◆ **DATA**
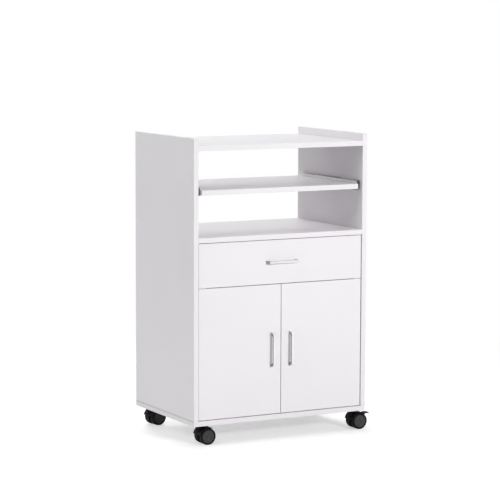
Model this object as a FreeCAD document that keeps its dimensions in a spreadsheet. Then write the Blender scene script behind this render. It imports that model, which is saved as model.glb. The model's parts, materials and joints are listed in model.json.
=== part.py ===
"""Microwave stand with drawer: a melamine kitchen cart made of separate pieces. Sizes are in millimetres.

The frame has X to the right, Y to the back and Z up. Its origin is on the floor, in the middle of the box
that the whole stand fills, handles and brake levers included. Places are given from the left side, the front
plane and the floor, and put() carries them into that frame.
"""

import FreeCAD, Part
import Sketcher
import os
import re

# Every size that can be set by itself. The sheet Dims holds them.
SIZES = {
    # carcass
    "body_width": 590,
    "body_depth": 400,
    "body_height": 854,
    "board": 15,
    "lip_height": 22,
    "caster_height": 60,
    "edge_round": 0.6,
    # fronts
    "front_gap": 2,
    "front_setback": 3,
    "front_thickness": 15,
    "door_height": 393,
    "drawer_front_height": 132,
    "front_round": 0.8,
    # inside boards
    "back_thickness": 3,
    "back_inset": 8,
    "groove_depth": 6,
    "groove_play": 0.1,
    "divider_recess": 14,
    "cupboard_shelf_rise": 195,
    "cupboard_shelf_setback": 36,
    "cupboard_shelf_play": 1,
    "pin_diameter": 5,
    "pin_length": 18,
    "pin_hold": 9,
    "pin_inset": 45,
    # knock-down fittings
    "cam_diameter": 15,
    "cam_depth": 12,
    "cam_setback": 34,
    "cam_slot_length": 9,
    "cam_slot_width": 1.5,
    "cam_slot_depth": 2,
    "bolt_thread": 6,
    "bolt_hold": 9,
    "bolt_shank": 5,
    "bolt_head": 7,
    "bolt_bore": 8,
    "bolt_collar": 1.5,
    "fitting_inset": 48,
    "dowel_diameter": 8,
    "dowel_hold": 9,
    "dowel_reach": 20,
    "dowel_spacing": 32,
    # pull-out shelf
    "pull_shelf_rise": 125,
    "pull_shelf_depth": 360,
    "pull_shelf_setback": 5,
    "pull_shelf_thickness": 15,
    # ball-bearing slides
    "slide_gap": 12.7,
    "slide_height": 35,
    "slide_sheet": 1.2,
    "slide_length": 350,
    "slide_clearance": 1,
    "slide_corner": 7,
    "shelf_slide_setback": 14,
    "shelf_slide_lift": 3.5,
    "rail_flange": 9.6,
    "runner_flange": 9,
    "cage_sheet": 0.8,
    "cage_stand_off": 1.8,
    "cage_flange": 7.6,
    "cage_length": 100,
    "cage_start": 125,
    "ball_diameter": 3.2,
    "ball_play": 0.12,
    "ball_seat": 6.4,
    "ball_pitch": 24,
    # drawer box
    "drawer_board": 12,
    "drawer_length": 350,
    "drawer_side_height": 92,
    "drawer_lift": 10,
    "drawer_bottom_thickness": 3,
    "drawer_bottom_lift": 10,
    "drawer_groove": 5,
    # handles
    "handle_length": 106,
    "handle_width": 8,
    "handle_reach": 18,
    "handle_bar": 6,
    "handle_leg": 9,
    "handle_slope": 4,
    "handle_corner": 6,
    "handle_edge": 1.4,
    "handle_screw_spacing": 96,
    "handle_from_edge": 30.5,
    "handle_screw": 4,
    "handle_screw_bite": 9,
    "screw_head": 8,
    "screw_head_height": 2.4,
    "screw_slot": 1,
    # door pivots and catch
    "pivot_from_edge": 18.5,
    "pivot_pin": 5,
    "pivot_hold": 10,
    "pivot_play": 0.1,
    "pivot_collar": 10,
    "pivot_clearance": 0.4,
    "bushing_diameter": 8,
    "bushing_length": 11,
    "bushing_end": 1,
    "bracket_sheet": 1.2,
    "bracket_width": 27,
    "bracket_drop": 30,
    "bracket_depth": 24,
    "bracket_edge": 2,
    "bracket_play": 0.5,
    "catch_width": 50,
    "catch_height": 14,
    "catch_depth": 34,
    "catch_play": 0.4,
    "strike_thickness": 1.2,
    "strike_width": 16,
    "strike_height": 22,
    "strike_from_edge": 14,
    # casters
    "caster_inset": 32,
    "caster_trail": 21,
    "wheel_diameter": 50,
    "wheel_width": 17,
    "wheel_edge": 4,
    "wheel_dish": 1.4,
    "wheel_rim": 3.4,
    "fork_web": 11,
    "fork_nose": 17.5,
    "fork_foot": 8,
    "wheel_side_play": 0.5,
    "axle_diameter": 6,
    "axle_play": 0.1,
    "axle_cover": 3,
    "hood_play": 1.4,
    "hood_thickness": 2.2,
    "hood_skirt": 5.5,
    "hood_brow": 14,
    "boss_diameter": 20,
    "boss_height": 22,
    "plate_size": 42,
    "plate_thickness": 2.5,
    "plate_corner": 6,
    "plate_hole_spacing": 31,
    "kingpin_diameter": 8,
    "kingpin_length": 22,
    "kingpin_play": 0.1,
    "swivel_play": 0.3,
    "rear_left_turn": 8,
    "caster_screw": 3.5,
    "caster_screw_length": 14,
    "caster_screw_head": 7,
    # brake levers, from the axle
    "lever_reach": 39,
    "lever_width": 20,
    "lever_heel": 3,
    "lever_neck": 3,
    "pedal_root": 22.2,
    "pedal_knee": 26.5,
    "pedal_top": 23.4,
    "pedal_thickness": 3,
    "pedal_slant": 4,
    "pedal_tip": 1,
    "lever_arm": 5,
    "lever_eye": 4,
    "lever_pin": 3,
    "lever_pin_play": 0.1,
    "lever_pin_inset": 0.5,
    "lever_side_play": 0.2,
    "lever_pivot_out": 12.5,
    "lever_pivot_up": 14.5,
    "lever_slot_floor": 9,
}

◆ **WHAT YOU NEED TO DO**
Return the material exactly as it stands.

◆ **OUTPUT OF THE TASK**
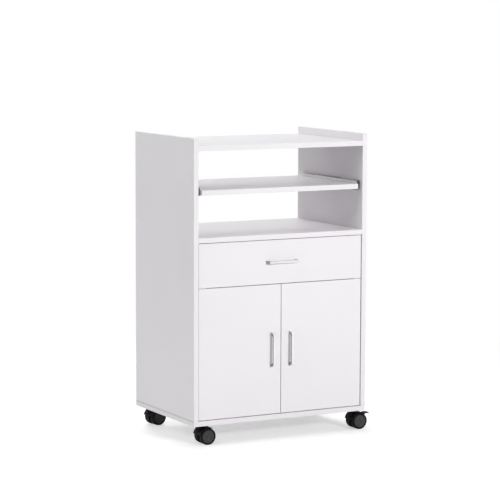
Model this object as a FreeCAD document that keeps its dimensions in a spreadsheet. Then write the Blender scene script behind this render. It imports that model, which is saved as model.glb. The model's parts, materials and joints are listed in model.json.
=== part.py ===
"""Microwave stand with drawer: a melamine kitchen cart made of separate pieces. Sizes are in millimetres.

The frame has X to the right, Y to the back and Z up. Its origin is on the floor, in the middle of the box
that the whole stand fills, handles and brake levers included. Places are given from the left side, the front
plane and the floor, and put() carries them into that frame.
"""

import FreeCAD, Part
import Sketcher
import os
import re

# Every size that can be set by itself. The sheet Dims holds them.
SIZES = {
    # carcass
    "body_width": 590,
    "body_depth": 400,
    "body_height": 854,
    "board": 15,
    "lip_height": 22,
    "caster_height": 60,
    "edge_round": 0.6,
    # fronts
    "front_gap": 2,
    "front_setback": 3,
    "front_thickness": 15,
    "door_height": 393,
    "drawer_front_height": 132,
    "front_round": 0.8,
    # inside boards
    "back_thickness": 3,
    "back_inset": 8,
    "groove_depth": 6,
    "groove_play": 0.1,
    "divider_recess": 14,
    "cupboard_shelf_rise": 195,
    "cupboard_shelf_setback": 36,
    "cupboard_shelf_play": 1,
    "pin_diameter": 5,
    "pin_length": 18,
    "pin_hold": 9,
    "pin_inset": 45,
    # knock-down fittings
    "cam_diameter": 15,
    "cam_depth": 12,
    "cam_setback": 34,
    "cam_slot_length": 9,
    "cam_slot_width": 1.5,
    "cam_slot_depth": 2,
    "bolt_thread": 6,
    "bolt_hold": 9,
    "bolt_shank": 5,
    "bolt_head": 7,
    "bolt_bore": 8,
    "bolt_collar": 1.5,
    "fitting_inset": 48,
    "dowel_diameter": 8,
    "dowel_hold": 9,
    "dowel_reach": 20,
    "dowel_spacing": 32,
    # pull-out shelf
    "pull_shelf_rise": 125,
    "pull_shelf_depth": 360,
    "pull_shelf_setback": 5,
    "pull_shelf_thickness": 15,
    # ball-bearing slides
    "slide_gap": 12.7,
    "slide_height": 35,
    "slide_sheet": 1.2,
    "slide_length": 350,
    "slide_clearance": 1,
    "slide_corner": 7,
    "shelf_slide_setback": 14,
    "shelf_slide_lift": 3.5,
    "rail_flange": 9.6,
    "runner_flange": 9,
    "cage_sheet": 0.8,
    "cage_stand_off": 1.8,
    "cage_flange": 7.6,
    "cage_length": 100,
    "cage_start": 125,
    "ball_diameter": 3.2,
    "ball_play": 0.12,
    "ball_seat": 6.4,
    "ball_pitch": 24,
    # drawer box
    "drawer_board": 12,
    "drawer_length": 350,
    "drawer_side_height": 92,
    "drawer_lift": 10,
    "drawer_bottom_thickness": 3,
    "drawer_bottom_lift": 10,
    "drawer_groove": 5,
    # handles
    "handle_length": 106,
    "handle_width": 8,
    "handle_reach": 18,
    "handle_bar": 6,
    "handle_leg": 9,
    "handle_slope": 4,
    "handle_corner": 6,
    "handle_edge": 1.4,
    "handle_screw_spacing": 96,
    "handle_from_edge": 30.5,
    "handle_screw": 4,
    "handle_screw_bite": 9,
    "screw_head": 8,
    "screw_head_height": 2.4,
    "screw_slot": 1,
    # door pivots and catch
    "pivot_from_edge": 18.5,
    "pivot_pin": 5,
    "pivot_hold": 10,
    "pivot_play": 0.1,
    "pivot_collar": 10,
    "pivot_clearance": 0.4,
    "bushing_diameter": 8,
    "bushing_length": 11,
    "bushing_end": 1,
    "bracket_sheet": 1.2,
    "bracket_width": 27,
    "bracket_drop": 30,
    "bracket_depth": 24,
    "bracket_edge": 2,
    "bracket_play": 0.5,
    "catch_width": 50,
    "catch_height": 14,
    "catch_depth": 34,
    "catch_play": 0.4,
    "strike_thickness": 1.2,
    "strike_width": 16,
    "strike_height": 22,
    "strike_from_edge": 14,
    # casters
    "caster_inset": 32,
    "caster_trail": 21,
    "wheel_diameter": 50,
    "wheel_width": 17,
    "wheel_edge": 4,
    "wheel_dish": 1.4,
    "wheel_rim": 3.4,
    "fork_web": 11,
    "fork_nose": 17.5,
    "fork_foot": 8,
    "wheel_side_play": 0.5,
    "axle_diameter": 6,
    "axle_play": 0.1,
    "axle_cover": 3,
    "hood_play": 1.4,
    "hood_thickness": 2.2,
    "hood_skirt": 5.5,
    "hood_brow": 14,
    "boss_diameter": 20,
    "boss_height": 22,
    "plate_size": 42,
    "plate_thickness": 2.5,
    "plate_corner": 6,
    "plate_hole_spacing": 31,
    "kingpin_diameter": 8,
    "kingpin_length": 22,
    "kingpin_play": 0.1,
    "swivel_play": 0.3,
    "rear_left_turn": 8,
    "caster_screw": 3.5,
    "caster_screw_length": 14,
    "caster_screw_head": 7,
    # brake levers, from the axle
    "lever_reach": 39,
    "lever_width": 20,
    "lever_heel": 3,
    "lever_neck": 3,
    "pedal_root": 22.2,
    "pedal_knee": 26.5,
    "pedal_top": 23.4,
    "pedal_thickness": 3,
    "pedal_slant": 4,
    "pedal_tip": 1,
    "lever_arm": 5,
    "lever_eye": 4,
    "lever_pin": 3,
    "lever_pin_play": 0.1,
    "lever_pin_inset": 0.5,
    "lever_side_play": 0.2,
    "lever_pivot_out": 12.5,
    "lever_pivot_up": 14.5,
    "lever_slot_floor": 9,
}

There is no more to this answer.